# Source excerpt:
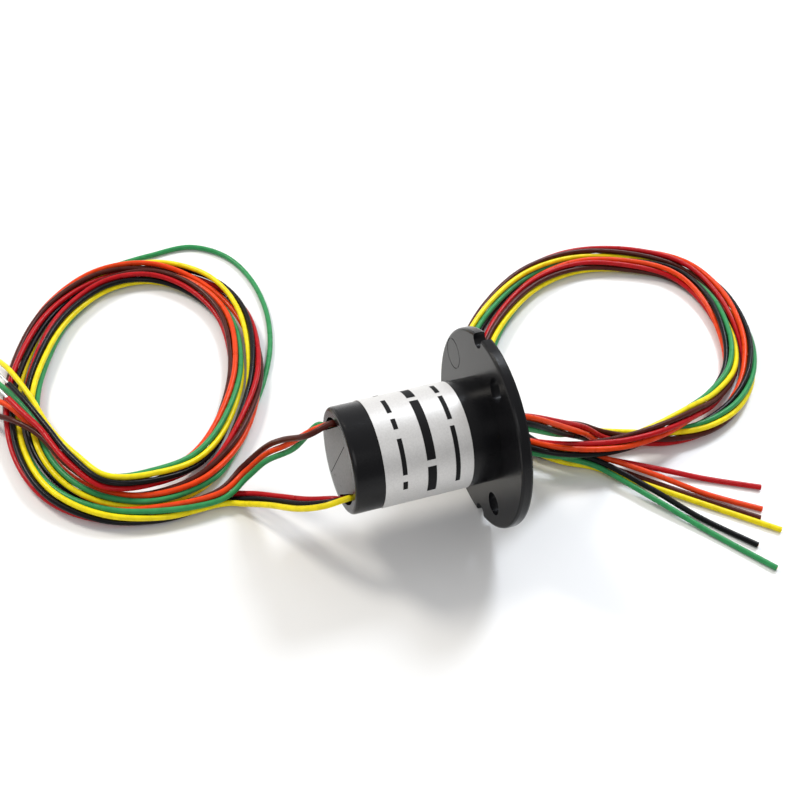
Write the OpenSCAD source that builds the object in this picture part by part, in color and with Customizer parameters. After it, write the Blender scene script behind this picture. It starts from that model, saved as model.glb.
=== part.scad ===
// Capsule slip ring with a mounting flange, six circuits and flying leads.
// Ring axis along X, flange seat face at X = 0, leads out of both ends.

/* [Flange] */
// Outer diameter of the mounting flange
flange_d = 24; // [22:0.5:26]
// Thickness of the mounting flange
flange_t = 1.4; // [1.2:0.1:2]
// Diameter of the circle the screw holes sit on
hole_circle_d = 18; // [17.6:0.1:18.6]
// Diameter of each screw hole
hole_d = 2.8; // [2.2:0.1:3]
// Direction of the first screw hole, in degrees round the axis
hole_angle = 106; // [100:1:112]
// Width of the two notches in the flange rim
notch_w = 2.1; // [1.6:0.1:2.4]
// How far each notch reaches in from the rim
notch_depth = 1.4; // [1:0.1:1.8]

/* [Body] */
// Outer diameter of the barrel
body_d = 12.5; // [12.3:0.1:13.5]
// Room for the leads between the bearing carrier and the end plate
lead_room = 1.2; // [1.1:0.1:3]
// Wall thickness of the barrel
body_wall = 1.15; // [0.9:0.05:1.2]
// Round of the barrel's open edge
body_edge = 0.45; // [0.2:0.05:0.6]
// Thickness of the end plate
plate_t = 1; // [0.8:0.1:1.2]
// Length of the sticker along the barrel
label_l = 10.5; // [8:0.5:11]
// Angle the sticker covers round the barrel
label_span = 282; // [240:1:300]

/* [Rotor] */
// Diameter of the rotor shaft under the rings
shaft_d = 4; // [3.9:0.05:4.1]
// Diameter of the lead bore through the shaft
bore_d = 2.6; // [2.5:0.05:2.7]
// Diameter of the spigot that sticks out of the flange
spigot_d = 5.5; // [5.2:0.1:5.8]
// How far the spigot sticks out of the flange
spigot_l = 1.6; // [1:0.1:2]
// Diameter of the rear journal
journal_d = 3; // [2.9:0.05:3.1]

/* [Ring stack] */
// Width of one contact ring
ring_w = 0.9; // [0.8:0.05:0.95]
// Outer diameter of a contact ring
ring_d = 6.3; // [6.2:0.05:6.4]
// Depth of the groove the wires run in
groove_depth = 0.3; // [0.25:0.05:0.35]
// Width of one insulating washer
insulator_w = 0.6; // [0.5:0.05:0.65]
// Outer diameter of an insulating washer
insulator_d = 7; // [6.8:0.05:7.1]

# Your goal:
Verbatim output is expected for the lines from the start of the data to the line in which "of both ends." appears, both included.

# Result for this exercise:
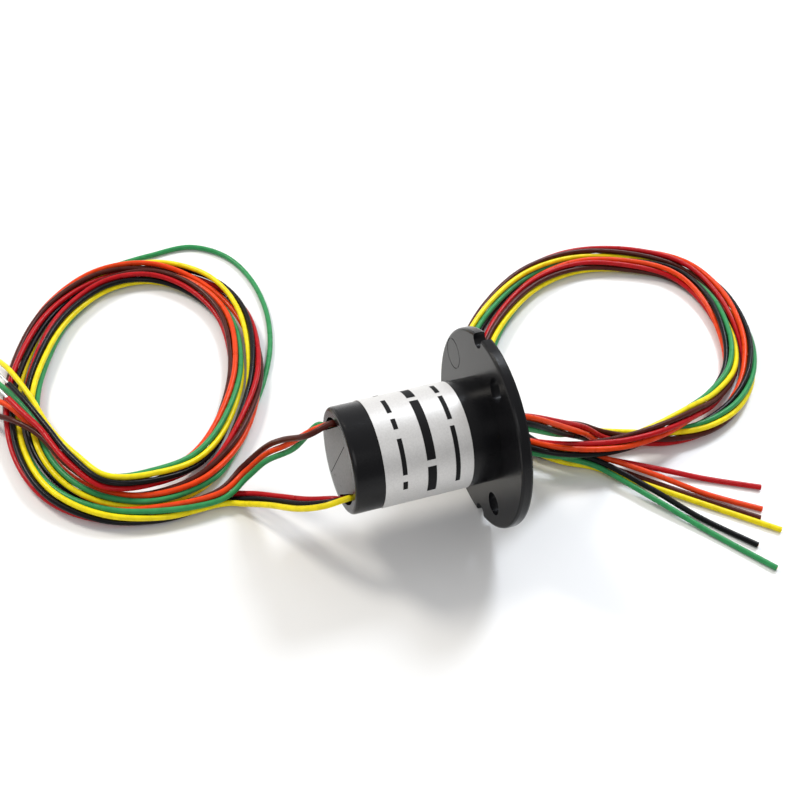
Write the OpenSCAD source that builds the object in this picture part by part, in color and with Customizer parameters. After it, write the Blender scene script behind this picture. It starts from that model, saved as model.glb.
=== part.scad ===
// Capsule slip ring with a mounting flange, six circuits and flying leads.
// Ring axis along X, flange seat face at X = 0, leads out of both ends.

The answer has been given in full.